Thanks for the submission. CI found issues we need fixed before merge. Please address the failing checks, rerun the local validation commands from docs/contributing-results.md, and push an update to this PR.

3. CI Failure Triage

Use the exact validator output in scripts/validate_submission.py when replying so the guidance matches the code.

  • Unsupported schema version: the submitter exported an old result shape; ask them to rerun with a current BenchBox build.

  • Hash mismatch: the bundle changed after packaging; ask them to rerun benchbox submit.

  • All query timings are 0ms or negative durations: reject until the benchmark is rerun.

  • Unknown benchmark id or Unknown platform name: verify whether this is a legitimate new surface before merging.

  • Inventory drift: ask the contributor to run uv run -- python scripts/generate_corpus_inventory.py --write and recommit.

Never bypass red validation checks and merge anyway. If the validator is wrong, fix the validator in a separate PR first.

4. Backfilling corpus-inventory.json

When a PR updates bundles but forgets the inventory:

uv run -- python scripts/generate_corpus_inventory.py --write
git add results-data/corpus-inventory.json
git commit -m "chore: refresh corpus inventory"

If you are fixing the contributor branch yourself, explain that in the PR before pushing.

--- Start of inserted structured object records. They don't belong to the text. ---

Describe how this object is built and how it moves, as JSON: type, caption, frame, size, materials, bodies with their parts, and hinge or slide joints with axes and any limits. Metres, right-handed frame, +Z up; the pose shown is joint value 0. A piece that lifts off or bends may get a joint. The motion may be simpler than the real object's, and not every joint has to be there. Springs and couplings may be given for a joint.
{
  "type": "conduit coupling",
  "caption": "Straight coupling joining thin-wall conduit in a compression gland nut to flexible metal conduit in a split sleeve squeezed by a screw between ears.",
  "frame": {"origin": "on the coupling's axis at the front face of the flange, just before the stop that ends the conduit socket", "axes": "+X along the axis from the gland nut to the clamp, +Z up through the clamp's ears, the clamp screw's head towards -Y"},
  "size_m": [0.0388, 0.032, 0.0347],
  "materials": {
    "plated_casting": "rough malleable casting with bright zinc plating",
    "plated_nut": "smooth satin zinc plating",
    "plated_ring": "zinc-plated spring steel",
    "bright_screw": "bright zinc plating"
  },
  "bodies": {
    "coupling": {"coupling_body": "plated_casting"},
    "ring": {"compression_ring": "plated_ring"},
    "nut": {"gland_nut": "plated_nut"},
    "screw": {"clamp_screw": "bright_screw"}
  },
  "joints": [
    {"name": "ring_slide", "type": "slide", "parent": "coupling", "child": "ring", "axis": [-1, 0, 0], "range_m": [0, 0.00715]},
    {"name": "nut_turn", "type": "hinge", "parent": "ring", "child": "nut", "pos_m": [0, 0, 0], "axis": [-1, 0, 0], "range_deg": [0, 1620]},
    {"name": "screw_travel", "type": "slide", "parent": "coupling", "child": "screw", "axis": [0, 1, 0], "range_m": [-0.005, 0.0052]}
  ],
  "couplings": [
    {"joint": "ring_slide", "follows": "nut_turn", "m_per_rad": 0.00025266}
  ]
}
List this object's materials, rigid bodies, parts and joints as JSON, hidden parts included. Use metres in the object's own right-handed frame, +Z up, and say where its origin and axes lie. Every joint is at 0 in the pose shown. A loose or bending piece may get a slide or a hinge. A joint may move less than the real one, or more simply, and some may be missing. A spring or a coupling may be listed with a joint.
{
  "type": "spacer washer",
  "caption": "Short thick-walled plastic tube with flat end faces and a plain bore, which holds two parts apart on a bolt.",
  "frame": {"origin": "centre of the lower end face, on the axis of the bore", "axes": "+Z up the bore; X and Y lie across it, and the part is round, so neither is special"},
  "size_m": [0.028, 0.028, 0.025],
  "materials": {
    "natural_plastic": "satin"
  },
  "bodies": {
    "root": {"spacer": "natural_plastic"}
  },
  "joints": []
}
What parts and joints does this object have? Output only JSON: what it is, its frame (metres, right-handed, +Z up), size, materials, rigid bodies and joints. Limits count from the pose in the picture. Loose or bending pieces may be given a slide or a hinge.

5. Rolling Back a Bad Merge

Use a fresh branch off the affected target branch. Set REMOTE to the repo you are operating against.

REMOTE=public
git fetch "$REMOTE" published-results
git switch -c rollback-results "$REMOTE/published-results"
MERGE_SHA="$(git log --merges --oneline -n 1)"
echo "$MERGE_SHA"
git revert -m 1 "${MERGE_SHA%% *}"
git push "$REMOTE" HEAD:published-results

Then comment on the reverted PR explaining whether the bundle was broken or merely misleading, and whether a corrected resubmission is welcome.

6. Re-triggering an Explorer Rebuild

If the corpus is correct but the explorer build needs to rerun:

gh workflow run docs.yml --repo joeharris76/BenchBox
gh run watch --repo joeharris76/BenchBox

Use workflow_dispatch only after confirming there is no newer push already rebuilding the site.

7. Data Locations

  • Target branch: published-results

  • Corpus root: results-data/

  • Bundles: results-data/bundles/

  • Inventory: results-data/corpus-inventory.json

  • Community sidecar: submission-manifest.json

  • Generated explorer read model: results-explorer/public/data/

The explorer pipeline treats sidecar presence as the trust-label contract for community submissions.

8. Code Locations

Surface

Path

Submit CLI

benchbox/cli/commands/submit.py

Inventory generator

scripts/generate_corpus_inventory.py

Submission validator

scripts/validate_submission.py

Validation workflow

.github/workflows/validate-submission.yml

Explorer pipeline

benchbox/core/explorer_pipeline/

Contributor guide

docs/contributing-results.md

9. Verification Commands

Run these locally before concluding the platform is healthy:

uv run -- python scripts/validate_submission.py results-data/bundles/
uv run -- python scripts/generate_corpus_inventory.py --check
uv run -- python results-data/validate_corpus.py
uv run -- python -m pytest tests/unit/scripts/test_validate_submission.py tests/unit/scripts/test_generate_corpus_inventory.py -q
cd results-explorer && npm run typecheck && npm run build

10. Escalation

Escalate when any of the following are true:

  • The validator or inventory generator appears wrong rather than the submission.

  • The docs workflow rebuild fails after a clean merge.

  • A trust-label or visibility bug would publish misleading provenance.

  • A rollback would remove more than the intended submission.

  • The failure depends on infrastructure or GitHub permissions rather than repo code.

When escalating, link the relevant PR, the failing workflow run, and the exact file or validator message that triggered the escalation.